Records from a data collection

- - -

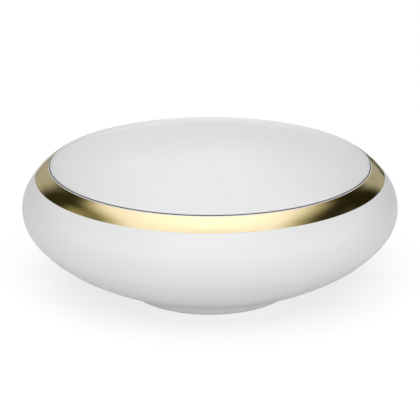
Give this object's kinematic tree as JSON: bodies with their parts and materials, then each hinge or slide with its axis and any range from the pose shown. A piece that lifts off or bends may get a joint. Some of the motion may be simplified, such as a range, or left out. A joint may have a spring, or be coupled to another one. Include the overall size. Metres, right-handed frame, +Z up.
{
  "type": "serving bowl",
  "caption": "Round shallow white porcelain serving bowl with an incurved shoulder, a satin gold band, a thin dark rim line and a low foot ring.",
  "frame": {"origin": "centre of the circle on which the foot ring rests", "axes": "+Z up along the bowl's axis of revolution; X and Y are equivalent"},
  "size_m": [0.26, 0.26, 0.0906],
  "materials": {
    "bare_porcelain": "matte",
    "clear_glaze": "gloss",
    "gold": "satin",
    "dark_enamel": "gloss"
  },
  "bodies": {
    "root": {"porcelain_body": "bare_porcelain", "clear_glaze_coat": "clear_glaze", "base_glaze": "clear_glaze", "gold_band": "gold", "rim_line": "dark_enamel"}
  },
  "joints": []
}
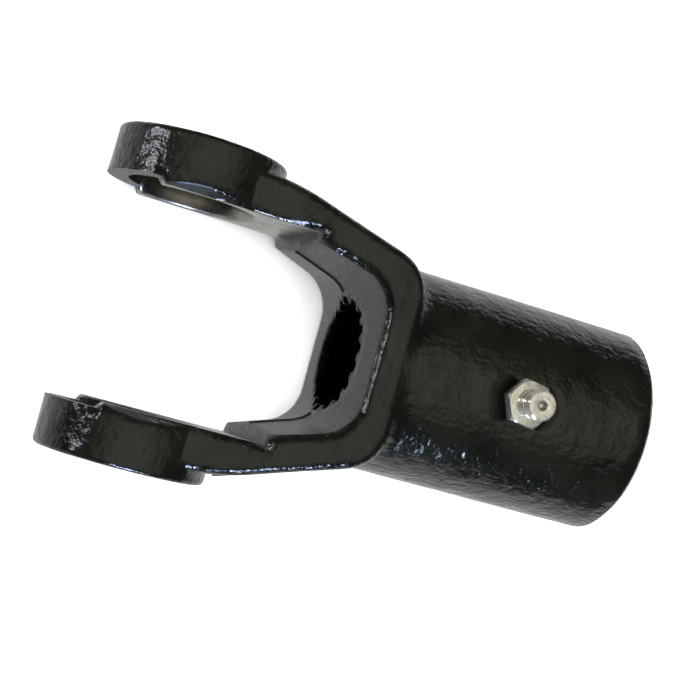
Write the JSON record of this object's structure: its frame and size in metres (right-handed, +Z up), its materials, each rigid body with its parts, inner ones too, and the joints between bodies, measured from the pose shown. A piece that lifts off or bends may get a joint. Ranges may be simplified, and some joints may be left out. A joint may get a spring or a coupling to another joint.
{
  "type": "forged yoke",
  "caption": "Forged driveline yoke with cross-bored ears on a U-shaped fork, a splined hub and a grease fitting in the hub wall.",
  "frame": {"origin": "centre of the cross bearing: on the cup bores' axis, midway between the ears, where it crosses the splined bore's axis", "axes": "+X along the splined bore from the ears to the hub's end face, Y along the cup bores, +Z up along the grease fitting. The yoke lies on its side"},
  "size_m": [0.1219, 0.0672, 0.0524],
  "materials": {
    "black_paint": "gloss black paint over rough forging, with bare machined faces",
    "plated_steel": "turned steel, zinc plated",
    "ball_steel": "polished bearing steel",
    "spring_steel": "drawn spring wire"
  },
  "bodies": {
    "yoke": {"yoke_forging": "black_paint", "grease_fitting_body": "plated_steel", "check_spring": "spring_steel"},
    "check_ball": {"check_ball": "ball_steel"}
  },
  "joints": [
    {"name": "check_ball_slide", "type": "slide", "parent": "yoke", "child": "check_ball", "axis": [0, 0, -1], "range_m": [0, 0.001], "stiffness_N_per_m": 300, "springref_m": -0.001, "deforming": ["check_spring"]}
  ]
}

- - -

▶ **WRITTEN PROBLEM**:
Repeat all of the records above exactly as they appear.

▶ **SOLUTION FOR THIS TASK**:
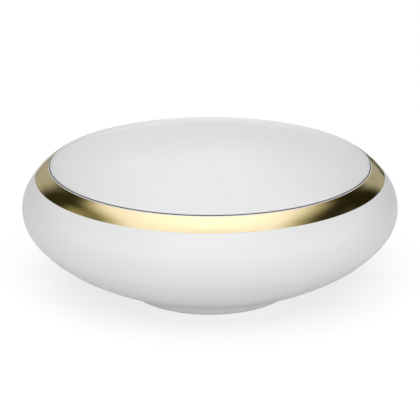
Give this object's kinematic tree as JSON: bodies with their parts and materials, then each hinge or slide with its axis and any range from the pose shown. A piece that lifts off or bends may get a joint. Some of the motion may be simplified, such as a range, or left out. A joint may have a spring, or be coupled to another one. Include the overall size. Metres, right-handed frame, +Z up.
{
  "type": "serving bowl",
  "caption": "Round shallow white porcelain serving bowl with an incurved shoulder, a satin gold band, a thin dark rim line and a low foot ring.",
  "frame": {"origin": "centre of the circle on which the foot ring rests", "axes": "+Z up along the bowl's axis of revolution; X and Y are equivalent"},
  "size_m": [0.26, 0.26, 0.0906],
  "materials": {
    "bare_porcelain": "matte",
    "clear_glaze": "gloss",
    "gold": "satin",
    "dark_enamel": "gloss"
  },
  "bodies": {
    "root": {"porcelain_body": "bare_porcelain", "clear_glaze_coat": "clear_glaze", "base_glaze": "clear_glaze", "gold_band": "gold", "rim_line": "dark_enamel"}
  },
  "joints": []
}
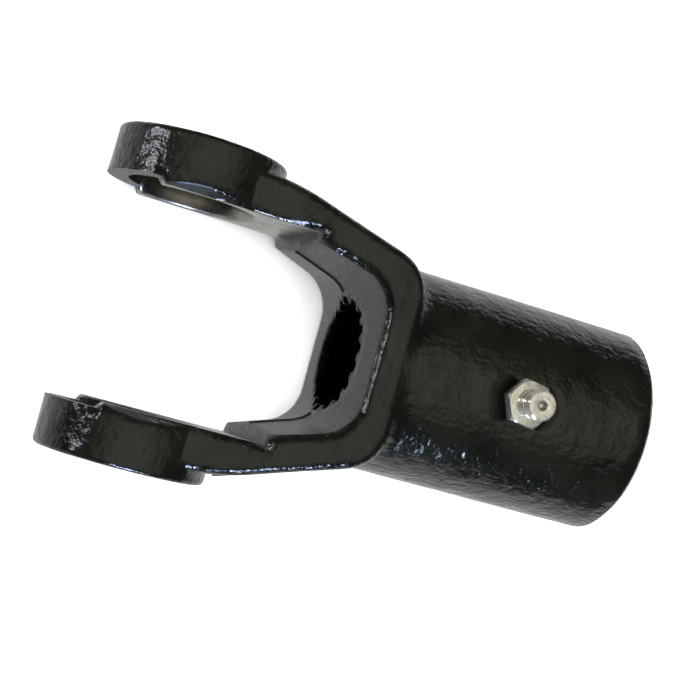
Write the JSON record of this object's structure: its frame and size in metres (right-handed, +Z up), its materials, each rigid body with its parts, inner ones too, and the joints between bodies, measured from the pose shown. A piece that lifts off or bends may get a joint. Ranges may be simplified, and some joints may be left out. A joint may get a spring or a coupling to another joint.
{
  "type": "forged yoke",
  "caption": "Forged driveline yoke with cross-bored ears on a U-shaped fork, a splined hub and a grease fitting in the hub wall.",
  "frame": {"origin": "centre of the cross bearing: on the cup bores' axis, midway between the ears, where it crosses the splined bore's axis", "axes": "+X along the splined bore from the ears to the hub's end face, Y along the cup bores, +Z up along the grease fitting. The yoke lies on its side"},
  "size_m": [0.1219, 0.0672, 0.0524],
  "materials": {
    "black_paint": "gloss black paint over rough forging, with bare machined faces",
    "plated_steel": "turned steel, zinc plated",
    "ball_steel": "polished bearing steel",
    "spring_steel": "drawn spring wire"
  },
  "bodies": {
    "yoke": {"yoke_forging": "black_paint", "grease_fitting_body": "plated_steel", "check_spring": "spring_steel"},
    "check_ball": {"check_ball": "ball_steel"}
  },
  "joints": [
    {"name": "check_ball_slide", "type": "slide", "parent": "yoke", "child": "check_ball", "axis": [0, 0, -1], "range_m": [0, 0.001], "stiffness_N_per_m": 300, "springref_m": -0.001, "deforming": ["check_spring"]}
  ]
}